* **Scripts that build objects**

▼

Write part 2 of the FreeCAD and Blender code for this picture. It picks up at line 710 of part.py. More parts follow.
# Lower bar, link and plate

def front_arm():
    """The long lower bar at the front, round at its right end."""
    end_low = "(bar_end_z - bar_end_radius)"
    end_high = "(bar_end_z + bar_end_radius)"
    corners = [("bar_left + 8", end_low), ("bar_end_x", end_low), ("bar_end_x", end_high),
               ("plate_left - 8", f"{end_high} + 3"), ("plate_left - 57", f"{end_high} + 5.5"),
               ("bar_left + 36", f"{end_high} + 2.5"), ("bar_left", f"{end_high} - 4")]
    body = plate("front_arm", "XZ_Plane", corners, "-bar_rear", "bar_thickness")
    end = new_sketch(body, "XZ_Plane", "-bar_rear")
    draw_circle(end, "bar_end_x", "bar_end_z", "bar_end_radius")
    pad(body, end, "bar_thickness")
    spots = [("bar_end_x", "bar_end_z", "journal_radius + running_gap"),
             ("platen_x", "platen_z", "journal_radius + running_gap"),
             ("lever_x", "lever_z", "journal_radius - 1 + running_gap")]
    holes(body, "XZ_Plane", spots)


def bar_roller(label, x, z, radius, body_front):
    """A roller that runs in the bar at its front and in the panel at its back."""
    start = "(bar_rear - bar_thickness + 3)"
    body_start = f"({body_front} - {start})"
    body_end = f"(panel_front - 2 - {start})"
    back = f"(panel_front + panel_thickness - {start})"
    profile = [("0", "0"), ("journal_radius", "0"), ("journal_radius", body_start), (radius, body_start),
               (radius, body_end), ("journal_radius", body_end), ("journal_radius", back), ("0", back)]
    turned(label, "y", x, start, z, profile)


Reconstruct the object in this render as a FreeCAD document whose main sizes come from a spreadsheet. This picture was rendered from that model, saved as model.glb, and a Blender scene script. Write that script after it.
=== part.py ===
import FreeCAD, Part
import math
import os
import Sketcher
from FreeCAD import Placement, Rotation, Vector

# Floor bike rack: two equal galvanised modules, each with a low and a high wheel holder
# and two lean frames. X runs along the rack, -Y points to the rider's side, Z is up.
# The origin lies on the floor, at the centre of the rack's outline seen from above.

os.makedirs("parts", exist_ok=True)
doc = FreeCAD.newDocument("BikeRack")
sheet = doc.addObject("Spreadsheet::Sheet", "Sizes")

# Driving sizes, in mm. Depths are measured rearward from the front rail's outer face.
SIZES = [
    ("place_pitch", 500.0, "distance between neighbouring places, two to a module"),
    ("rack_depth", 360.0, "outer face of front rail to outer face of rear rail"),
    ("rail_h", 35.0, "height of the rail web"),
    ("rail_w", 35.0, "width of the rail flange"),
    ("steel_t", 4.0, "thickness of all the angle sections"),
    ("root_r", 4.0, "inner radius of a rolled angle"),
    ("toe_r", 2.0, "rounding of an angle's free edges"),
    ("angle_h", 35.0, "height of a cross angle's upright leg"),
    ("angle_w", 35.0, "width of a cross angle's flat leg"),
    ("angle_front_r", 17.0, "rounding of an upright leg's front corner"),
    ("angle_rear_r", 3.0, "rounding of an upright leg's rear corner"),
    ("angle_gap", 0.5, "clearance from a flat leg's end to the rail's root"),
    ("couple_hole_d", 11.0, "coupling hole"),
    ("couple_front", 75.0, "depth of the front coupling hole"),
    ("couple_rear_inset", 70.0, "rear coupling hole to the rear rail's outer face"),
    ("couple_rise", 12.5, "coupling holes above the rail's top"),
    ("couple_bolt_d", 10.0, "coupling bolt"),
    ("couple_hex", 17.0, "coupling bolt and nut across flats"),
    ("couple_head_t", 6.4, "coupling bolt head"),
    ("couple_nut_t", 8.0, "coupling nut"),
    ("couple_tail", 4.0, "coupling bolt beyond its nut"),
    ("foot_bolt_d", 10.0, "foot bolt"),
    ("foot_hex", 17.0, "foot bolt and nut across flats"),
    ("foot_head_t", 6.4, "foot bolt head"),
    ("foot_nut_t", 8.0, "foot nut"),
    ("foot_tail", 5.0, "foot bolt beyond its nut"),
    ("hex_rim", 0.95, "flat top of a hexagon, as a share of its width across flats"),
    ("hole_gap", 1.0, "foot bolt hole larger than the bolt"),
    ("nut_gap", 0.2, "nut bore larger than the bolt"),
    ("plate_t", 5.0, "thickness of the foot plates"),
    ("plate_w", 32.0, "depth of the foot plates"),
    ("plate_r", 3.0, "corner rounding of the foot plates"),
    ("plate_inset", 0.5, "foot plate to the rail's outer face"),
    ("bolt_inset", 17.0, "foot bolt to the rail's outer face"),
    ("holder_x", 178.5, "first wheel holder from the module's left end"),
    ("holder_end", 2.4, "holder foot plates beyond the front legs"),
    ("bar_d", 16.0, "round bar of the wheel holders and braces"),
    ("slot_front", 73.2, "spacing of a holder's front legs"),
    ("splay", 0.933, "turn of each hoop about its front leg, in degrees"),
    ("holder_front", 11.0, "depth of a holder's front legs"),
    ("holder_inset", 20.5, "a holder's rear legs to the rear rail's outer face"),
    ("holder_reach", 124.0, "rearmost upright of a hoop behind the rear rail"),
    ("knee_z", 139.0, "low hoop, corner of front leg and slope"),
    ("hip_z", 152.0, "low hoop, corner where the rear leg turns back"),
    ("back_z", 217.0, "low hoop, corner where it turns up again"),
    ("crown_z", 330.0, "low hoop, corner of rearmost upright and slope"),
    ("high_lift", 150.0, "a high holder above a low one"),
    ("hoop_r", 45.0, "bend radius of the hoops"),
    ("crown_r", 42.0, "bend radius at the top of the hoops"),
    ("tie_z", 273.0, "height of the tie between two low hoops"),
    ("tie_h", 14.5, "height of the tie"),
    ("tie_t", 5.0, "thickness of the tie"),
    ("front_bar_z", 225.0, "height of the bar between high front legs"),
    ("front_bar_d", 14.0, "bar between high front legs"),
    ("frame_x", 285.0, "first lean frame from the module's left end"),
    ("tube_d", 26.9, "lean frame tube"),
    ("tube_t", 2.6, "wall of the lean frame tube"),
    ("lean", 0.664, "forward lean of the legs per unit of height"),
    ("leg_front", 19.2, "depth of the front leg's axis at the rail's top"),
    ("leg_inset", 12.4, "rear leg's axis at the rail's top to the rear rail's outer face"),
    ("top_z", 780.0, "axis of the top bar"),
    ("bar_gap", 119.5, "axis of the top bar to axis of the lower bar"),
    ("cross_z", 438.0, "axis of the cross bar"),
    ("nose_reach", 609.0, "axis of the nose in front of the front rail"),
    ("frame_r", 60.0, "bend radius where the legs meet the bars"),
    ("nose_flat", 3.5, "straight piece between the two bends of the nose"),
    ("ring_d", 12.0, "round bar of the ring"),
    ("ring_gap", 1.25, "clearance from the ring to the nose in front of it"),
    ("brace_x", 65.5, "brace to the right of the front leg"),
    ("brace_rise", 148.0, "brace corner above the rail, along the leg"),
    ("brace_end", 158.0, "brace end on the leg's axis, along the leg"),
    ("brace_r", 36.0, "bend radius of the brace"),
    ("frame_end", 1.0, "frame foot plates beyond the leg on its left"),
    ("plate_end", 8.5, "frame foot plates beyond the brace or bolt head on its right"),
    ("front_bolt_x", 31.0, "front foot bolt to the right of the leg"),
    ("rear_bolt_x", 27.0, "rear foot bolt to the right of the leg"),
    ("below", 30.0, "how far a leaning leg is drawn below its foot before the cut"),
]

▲

* **EXERCISE BRIEF**
Using the data above, repeat every line exactly.

* **FULL SOLUTION**
Write part 2 of the FreeCAD and Blender code for this picture. It picks up at line 710 of part.py. More parts follow.
# Lower bar, link and plate

def front_arm():
    """The long lower bar at the front, round at its right end."""
    end_low = "(bar_end_z - bar_end_radius)"
    end_high = "(bar_end_z + bar_end_radius)"
    corners = [("bar_left + 8", end_low), ("bar_end_x", end_low), ("bar_end_x", end_high),
               ("plate_left - 8", f"{end_high} + 3"), ("plate_left - 57", f"{end_high} + 5.5"),
               ("bar_left + 36", f"{end_high} + 2.5"), ("bar_left", f"{end_high} - 4")]
    body = plate("front_arm", "XZ_Plane", corners, "-bar_rear", "bar_thickness")
    end = new_sketch(body, "XZ_Plane", "-bar_rear")
    draw_circle(end, "bar_end_x", "bar_end_z", "bar_end_radius")
    pad(body, end, "bar_thickness")
    spots = [("bar_end_x", "bar_end_z", "journal_radius + running_gap"),
             ("platen_x", "platen_z", "journal_radius + running_gap"),
             ("lever_x", "lever_z", "journal_radius - 1 + running_gap")]
    holes(body, "XZ_Plane", spots)


def bar_roller(label, x, z, radius, body_front):
    """A roller that runs in the bar at its front and in the panel at its back."""
    start = "(bar_rear - bar_thickness + 3)"
    body_start = f"({body_front} - {start})"
    body_end = f"(panel_front - 2 - {start})"
    back = f"(panel_front + panel_thickness - {start})"
    profile = [("0", "0"), ("journal_radius", "0"), ("journal_radius", body_start), (radius, body_start),
               (radius, body_end), ("journal_radius", body_end), ("journal_radius", back), ("0", back)]
    turned(label, "y", x, start, z, profile)


Reconstruct the object in this render as a FreeCAD document whose main sizes come from a spreadsheet. This picture was rendered from that model, saved as model.glb, and a Blender scene script. Write that script after it.
=== part.py ===
import FreeCAD, Part
import math
import os
import Sketcher
from FreeCAD import Placement, Rotation, Vector

# Floor bike rack: two equal galvanised modules, each with a low and a high wheel holder
# and two lean frames. X runs along the rack, -Y points to the rider's side, Z is up.
# The origin lies on the floor, at the centre of the rack's outline seen from above.

os.makedirs("parts", exist_ok=True)
doc = FreeCAD.newDocument("BikeRack")
sheet = doc.addObject("Spreadsheet::Sheet", "Sizes")

# Driving sizes, in mm. Depths are measured rearward from the front rail's outer face.
SIZES = [
    ("place_pitch", 500.0, "distance between neighbouring places, two to a module"),
    ("rack_depth", 360.0, "outer face of front rail to outer face of rear rail"),
    ("rail_h", 35.0, "height of the rail web"),
    ("rail_w", 35.0, "width of the rail flange"),
    ("steel_t", 4.0, "thickness of all the angle sections"),
    ("root_r", 4.0, "inner radius of a rolled angle"),
    ("toe_r", 2.0, "rounding of an angle's free edges"),
    ("angle_h", 35.0, "height of a cross angle's upright leg"),
    ("angle_w", 35.0, "width of a cross angle's flat leg"),
    ("angle_front_r", 17.0, "rounding of an upright leg's front corner"),
    ("angle_rear_r", 3.0, "rounding of an upright leg's rear corner"),
    ("angle_gap", 0.5, "clearance from a flat leg's end to the rail's root"),
    ("couple_hole_d", 11.0, "coupling hole"),
    ("couple_front", 75.0, "depth of the front coupling hole"),
    ("couple_rear_inset", 70.0, "rear coupling hole to the rear rail's outer face"),
    ("couple_rise", 12.5, "coupling holes above the rail's top"),
    ("couple_bolt_d", 10.0, "coupling bolt"),
    ("couple_hex", 17.0, "coupling bolt and nut across flats"),
    ("couple_head_t", 6.4, "coupling bolt head"),
    ("couple_nut_t", 8.0, "coupling nut"),
    ("couple_tail", 4.0, "coupling bolt beyond its nut"),
    ("foot_bolt_d", 10.0, "foot bolt"),
    ("foot_hex", 17.0, "foot bolt and nut across flats"),
    ("foot_head_t", 6.4, "foot bolt head"),
    ("foot_nut_t", 8.0, "foot nut"),
    ("foot_tail", 5.0, "foot bolt beyond its nut"),
    ("hex_rim", 0.95, "flat top of a hexagon, as a share of its width across flats"),
    ("hole_gap", 1.0, "foot bolt hole larger than the bolt"),
    ("nut_gap", 0.2, "nut bore larger than the bolt"),
    ("plate_t", 5.0, "thickness of the foot plates"),
    ("plate_w", 32.0, "depth of the foot plates"),
    ("plate_r", 3.0, "corner rounding of the foot plates"),
    ("plate_inset", 0.5, "foot plate to the rail's outer face"),
    ("bolt_inset", 17.0, "foot bolt to the rail's outer face"),
    ("holder_x", 178.5, "first wheel holder from the module's left end"),
    ("holder_end", 2.4, "holder foot plates beyond the front legs"),
    ("bar_d", 16.0, "round bar of the wheel holders and braces"),
    ("slot_front", 73.2, "spacing of a holder's front legs"),
    ("splay", 0.933, "turn of each hoop about its front leg, in degrees"),
    ("holder_front", 11.0, "depth of a holder's front legs"),
    ("holder_inset", 20.5, "a holder's rear legs to the rear rail's outer face"),
    ("holder_reach", 124.0, "rearmost upright of a hoop behind the rear rail"),
    ("knee_z", 139.0, "low hoop, corner of front leg and slope"),
    ("hip_z", 152.0, "low hoop, corner where the rear leg turns back"),
    ("back_z", 217.0, "low hoop, corner where it turns up again"),
    ("crown_z", 330.0, "low hoop, corner of rearmost upright and slope"),
    ("high_lift", 150.0, "a high holder above a low one"),
    ("hoop_r", 45.0, "bend radius of the hoops"),
    ("crown_r", 42.0, "bend radius at the top of the hoops"),
    ("tie_z", 273.0, "height of the tie between two low hoops"),
    ("tie_h", 14.5, "height of the tie"),
    ("tie_t", 5.0, "thickness of the tie"),
    ("front_bar_z", 225.0, "height of the bar between high front legs"),
    ("front_bar_d", 14.0, "bar between high front legs"),
    ("frame_x", 285.0, "first lean frame from the module's left end"),
    ("tube_d", 26.9, "lean frame tube"),
    ("tube_t", 2.6, "wall of the lean frame tube"),
    ("lean", 0.664, "forward lean of the legs per unit of height"),
    ("leg_front", 19.2, "depth of the front leg's axis at the rail's top"),
    ("leg_inset", 12.4, "rear leg's axis at the rail's top to the rear rail's outer face"),
    ("top_z", 780.0, "axis of the top bar"),
    ("bar_gap", 119.5, "axis of the top bar to axis of the lower bar"),
    ("cross_z", 438.0, "axis of the cross bar"),
    ("nose_reach", 609.0, "axis of the nose in front of the front rail"),
    ("frame_r", 60.0, "bend radius where the legs meet the bars"),
    ("nose_flat", 3.5, "straight piece between the two bends of the nose"),
    ("ring_d", 12.0, "round bar of the ring"),
    ("ring_gap", 1.25, "clearance from the ring to the nose in front of it"),
    ("brace_x", 65.5, "brace to the right of the front leg"),
    ("brace_rise", 148.0, "brace corner above the rail, along the leg"),
    ("brace_end", 158.0, "brace end on the leg's axis, along the leg"),
    ("brace_r", 36.0, "bend radius of the brace"),
    ("frame_end", 1.0, "frame foot plates beyond the leg on its left"),
    ("plate_end", 8.5, "frame foot plates beyond the brace or bolt head on its right"),
    ("front_bolt_x", 31.0, "front foot bolt to the right of the leg"),
    ("rear_bolt_x", 27.0, "rear foot bolt to the right of the leg"),
    ("below", 30.0, "how far a leaning leg is drawn below its foot before the cut"),
]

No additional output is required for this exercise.